[Supplied data]:
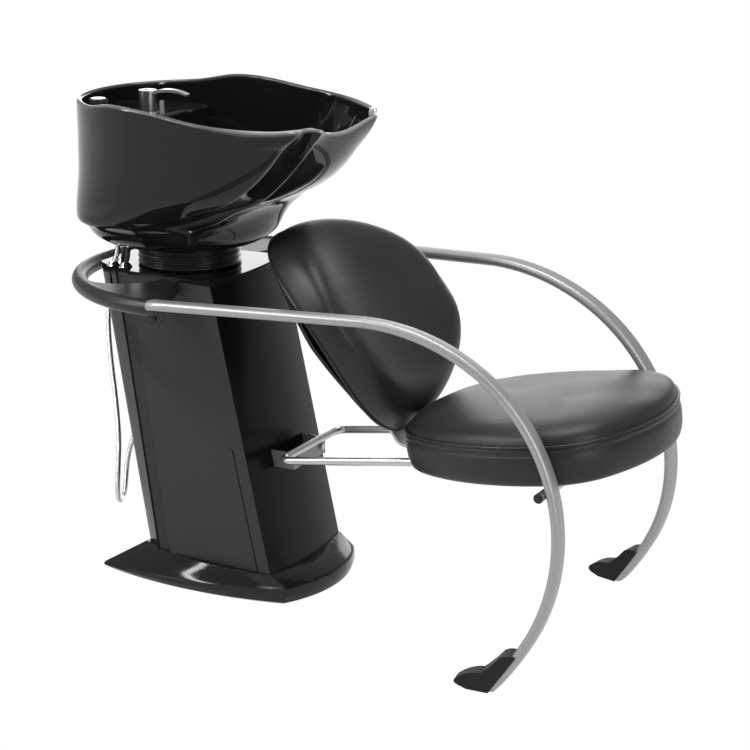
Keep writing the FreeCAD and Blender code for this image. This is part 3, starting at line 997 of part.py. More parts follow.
def make_hose_fittings():
    names = ("shower_ferrule", "hot_ferrule", "cold_ferrule")
    top = COLUMN_TOP + CAP_T
    for name, (x, y) in zip(names, CAP_HOLES):
        ferrule = rod(FERRULE_R, vec(x, y, COLUMN_TOP - FERRULE_UNDER), vec(x, y, top))
        bell = Part.makeCone(FERRULE_BELL_R, FERRULE_R, FERRULE_H, vec(x, y, top))
        ferrule = ferrule.fuse(bell).removeSplitter()
        save(name, ferrule.cut(rod(HOSE_R, vec(x, y, top - CUT), vec(x, y, top + CUT))))
    for name, y, z in (("hose_outlet_high", OUTLET_HIGH_Y, OUTLET_HIGH_Z),
                       ("hose_outlet_low", OUTLET_LOW_Y, OUTLET_LOW_Z)):
        skin = OUTLET_SKIN
        flange = outlet_rod(HOSE_R + skin * 2, y, z, 0, OUTLET_OUT).cut(column_solid(SKIRT_H, COLUMN_TOP, 0))
        grommet = outlet_rod(HOSE_R + skin, y, z, skin * 3, OUTLET_OUT).fuse(flange)
        save(name, grommet.removeSplitter().cut(outlet_rod(HOSE_R, y, z, CUT, CUT)))


def route_hose(points):
    # straight runs joined by arcs that touch both runs
    edges, radii = [], []
    here = points[0]
    for a, b, c in zip(points, points[1:], points[2:]):
        back, out = a - b, c - b
        turn = math.pi - back.getAngle(out)
        r = HOSE_TIGHT_SHARE * min(back.Length, out.Length) / math.tan(turn / 2)
        trim = r * math.tan(turn / 2)
        p, q = b + back.normalize() * trim, b + out.normalize() * trim
        bisector = (back.normalize() + out.normalize()).normalize()
        centre = b + bisector * (r / math.cos(turn / 2))
        middle = centre - bisector * r
        edges += [line(here, p), arc(p, middle, q)]
        radii.append(r)
        here = q
    edges.append(line(here, points[-1]))
    return Part.Wire(edges), radii


def hose(name, points, r):
    path, radii = route_hose(points)
    way = (points[1] - points[0]).normalize()
    ring = Part.Wire([Part.Circle(points[0], way, r).toShape()])
    solid = path.makePipeShell([ring], True, False)
    save(name, solid)
    low = min(p.z for p in points)
    print("    %s length %.0f least radius %.0f lowest point %.0f" % (
        name, path.Length, min(radii) if radii else 0, low))


def make_hoses():
    names = ("shower_hose_upper", "supply_hose_hot", "supply_hose_cold")
    for name, (x, y), (bx, by) in zip(names, CAP_HOLES, BOWL_HOLES):
        low, top = COLUMN_TOP - FERRULE_UNDER, GLAND_LOW_Z
        third = (top - low) / 3
        points = [vec(x, y, low), vec(x, y, low + third),
                  vec(bx, by, top - third), vec(bx, by, top)]
        hose(name, points, HOSE_R - SLIP)
    way = vec(-1, 0, -1).normalize()
    start = vec(column_rear_x(OUTLET_HIGH_Z), OUTLET_HIGH_Y, OUTLET_HIGH_Z) + way * OUTLET_OUT
    end = vec(column_rear_x(OUTLET_LOW_Z), OUTLET_LOW_Y, OUTLET_LOW_Z) + way * OUTLET_OUT
    route = [start, start + way * LOOP_LEAVE] + [vec(*p) for p in LOOP_ROUTE] + [end + way * LOOP_LEAVE, end]
    hose("shower_hose_loop", route, HOSE_R)
    top = vec(DRAIN_X, 0, TAIL_LOW_Z)
    low = vec(DRAIN_X, 0, WASTE_TOP_Z)
    rise = (top - low) / 4
    hose("waste_hose", [low, low + rise, low + rise * 2 + vec(WASTE_BEND, 0, 0), top - rise, top], TAIL_R)


os.makedirs("parts", exist_ok=True)
make_pedestal()
make_skirt()
make_post()
make_pipes()
tube_bar = side_tube(0)
save_pair("side_tube", side_tube(TUBE_WALL))
make_shoes(tube_bar)
make_yoke(tube_bar)
u_bar, u_z = u_tube(U_TUBE_R, 0)
save("u_tube", u_tube(U_TUBE_R, U_TUBE_WALL)[0])
make_u_channel(u_z, u_bar)
make_seat([u_tube(U_TUBE_R + SLIP, 0)[0], make_seat_bar(tube_bar)])
make_backrest()
make_bowl(make_glands())
make_drain()
make_tilt()
make_sleeve()
make_tap()
make_spray()
make_hose_fittings()
make_hoses()
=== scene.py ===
"""Salon backwash unit: a tilting black basin on a pedestal, with a round seat and
backrest hung between two bent metal side tubes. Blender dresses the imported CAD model."""
import math

import bmesh
import bpy
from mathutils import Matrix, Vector, noise


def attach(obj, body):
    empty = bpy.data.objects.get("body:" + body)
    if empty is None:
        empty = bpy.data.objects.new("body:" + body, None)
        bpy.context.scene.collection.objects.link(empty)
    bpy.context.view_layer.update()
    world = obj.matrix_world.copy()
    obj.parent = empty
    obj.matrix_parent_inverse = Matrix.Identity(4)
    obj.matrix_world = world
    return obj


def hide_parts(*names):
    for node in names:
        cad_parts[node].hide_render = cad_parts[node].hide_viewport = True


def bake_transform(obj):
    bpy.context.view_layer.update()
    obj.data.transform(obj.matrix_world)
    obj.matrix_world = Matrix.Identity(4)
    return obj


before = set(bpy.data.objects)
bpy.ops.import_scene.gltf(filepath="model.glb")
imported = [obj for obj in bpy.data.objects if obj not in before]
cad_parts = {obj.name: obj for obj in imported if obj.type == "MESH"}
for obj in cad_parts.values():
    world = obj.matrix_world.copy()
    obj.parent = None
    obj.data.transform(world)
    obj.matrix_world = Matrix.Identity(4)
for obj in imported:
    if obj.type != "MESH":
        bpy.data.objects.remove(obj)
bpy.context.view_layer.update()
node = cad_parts

# Studio.
# White floor that fills the whole view, soft panels above and beside, and the
# camera at the photograph's angle, long lens, a little above the basin's rim.
CAMERA_AZ, CAMERA_EL = math.radians(28.0), math.radians(16.09)
CAMERA_DISTANCE = 4.306
FOCAL_SHARE = 2204.9 / 750  # focal length over the picture's width
LOOK_AT = Vector((0.422, 0.0, 0.4583))
camera_data = bpy.data.cameras.new("camera")
camera_data.lens = camera_data.sensor_width * FOCAL_SHARE
camera_data.clip_end = 60.0
camera = bpy.data.objects.new("camera", camera_data)
back = Vector((math.sin(CAMERA_AZ) * math.cos(CAMERA_EL),
               -math.cos(CAMERA_AZ) * math.cos(CAMERA_EL),
               math.sin(CAMERA_EL)))
camera.location = LOOK_AT + back * CAMERA_DISTANCE
camera.rotation_euler = back.to_track_quat("Z", "Y").to_euler()
bpy.context.scene.collection.objects.link(camera)
bpy.context.scene.camera = camera
bpy.context.scene.view_settings.view_transform = "Standard"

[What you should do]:
Solely the line containing "make_u_channel(u_z, u_bar)", the line containing "obj.matrix_world = world", and the lines between them are to be given again, exactly as written.

[Result below]:
make_u_channel(u_z, u_bar)
make_seat([u_tube(U_TUBE_R + SLIP, 0)[0], make_seat_bar(tube_bar)])
make_backrest()
make_bowl(make_glands())
make_drain()
make_tilt()
make_sleeve()
make_tap()
make_spray()
make_hose_fittings()
make_hoses()
=== scene.py ===
"""Salon backwash unit: a tilting black basin on a pedestal, with a round seat and
backrest hung between two bent metal side tubes. Blender dresses the imported CAD model."""
import math

import bmesh
import bpy
from mathutils import Matrix, Vector, noise


def attach(obj, body):
    empty = bpy.data.objects.get("body:" + body)
    if empty is None:
        empty = bpy.data.objects.new("body:" + body, None)
        bpy.context.scene.collection.objects.link(empty)
    bpy.context.view_layer.update()
    world = obj.matrix_world.copy()
    obj.parent = empty
    obj.matrix_parent_inverse = Matrix.Identity(4)
    obj.matrix_world = world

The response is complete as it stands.